The raised beds, filled with moisture-retaining compost and manure, are producing prolific crops of mange tout and broad beans.
“Witkiem-Manita” have proved prolific and very tasty, though the nettles that have crept in between them have made harvesting them a little more adventurous than I wanted.
The purple podded peas have cropped well too, and are beautiful in their own right. They tend to go tough and stringy if you leave them too long, which is an issue when your attention is taken by tile removal etc, but happily when left even longer, to turn in to proper peas, they taste gorgeous again, so a definite winner.
The mangetout ‘Golden Sweet’ are equally decorative and even more productive, though sadly the peas they form when left too long are not at all tasty, I need to try cooking them, which feels sacreligious but is the only way to avoid wasting the ones I missed picking when perfect. Note to self – sow fewer and at greater intervals next year, the second lot caught up with the first lot and they don’t blanch and freeze well!
The other major lesson is to build more robust supports. It’s funny, I got away with using bamboo and pea netting up at the old allotment site, which was very exposed, but the combination of heavy crops and the way that the south westerly gales howl down the hill from the park mean that everything is collapsing. I plan to build re-usable sturdy supports made of stained wood and chicken wire for future years. And lovely though the phacelia is, I won’t be sowing it in the main veg beds again, picking in such close proximity to hungry bees is not good for the nerves…

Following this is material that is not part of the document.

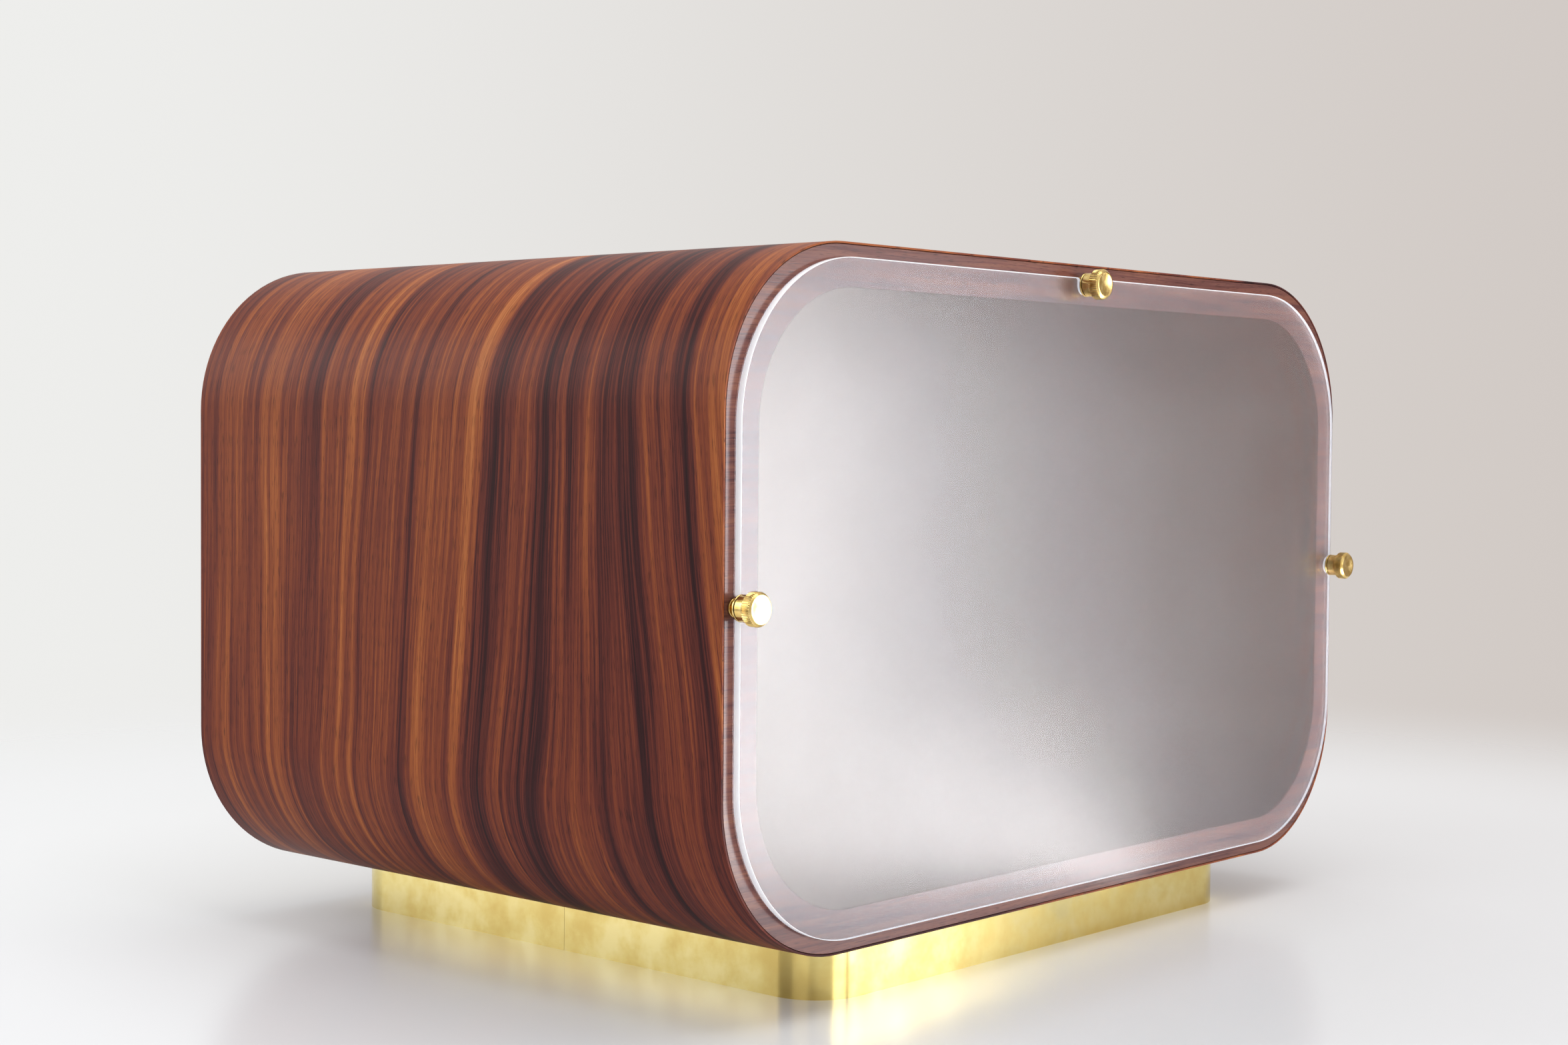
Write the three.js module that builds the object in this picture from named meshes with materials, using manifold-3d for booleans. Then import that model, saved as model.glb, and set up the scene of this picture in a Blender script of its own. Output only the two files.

Elsewhere I am getting guilty pleasure from watching up to half a dozen Cabbage White butterflies at a time try to gain access to the cabbages and purple sprouting broccoli growing under the netting:
The sweet peas are growing well, though had longer stalks when they were getting more water – the scent floods in to the study when the door is open, pure heaven.
I am pleased with how well the courgettes are producing, but again, the lack of watering – I assume – means they are growing slowly, as is the sweetcorn.
I have been more assiduous with the watering these past couple of weeks, so hopefully things will buck up a little. I really need to collect some seaweed to use as a mulch, but for some reason there isn’t as much on the beach as normal at the moment. Certainly the celeriac will need lots more water and a good mulch if I am to get a good harvest.
Which brings me to the beans. I can handle the fact that the beautiful lettuces went to seed and my failure to sow enough replacements, and I have plenty of beetroot for my needs despite the failure of the yellow variety to thrive, but I was hoping for a goodly harvest of french beans through the summer. We love french beans. I use them in curries and stir fries, steamed with chops or with a roast, raw in salads. But they have stubbornly refused to germinate, even with lots of watering. Some might have been too old, but others were bought new this year. I need to check my notebook. But I am not exactly excited when all I have to look at in the bean department at the moment is this:
I’m stubborn, so I will be sowing some more, along with the oriental leaves and parsely, and really, I am very happy with my first year. Given how distracted I have been, and at a crucial point in the season, the kitchen garden still feels like a success. But the lack of beans really bugs me, far more than my epic lettuce failure.
Above all, though, I treasure the knowledge that we are here for the long term, so I can shrug and move on secure in the knowledge that next year the successes and failures will be different, that the learning I do this year will carry forward, that being able to walk out the back door and pick things works so much better for me than the larger space the allotment provided before we moved, and that above all, I don’t have to listen to a voice in my ear saying “but you’ll be moving soon, is it worth it?”.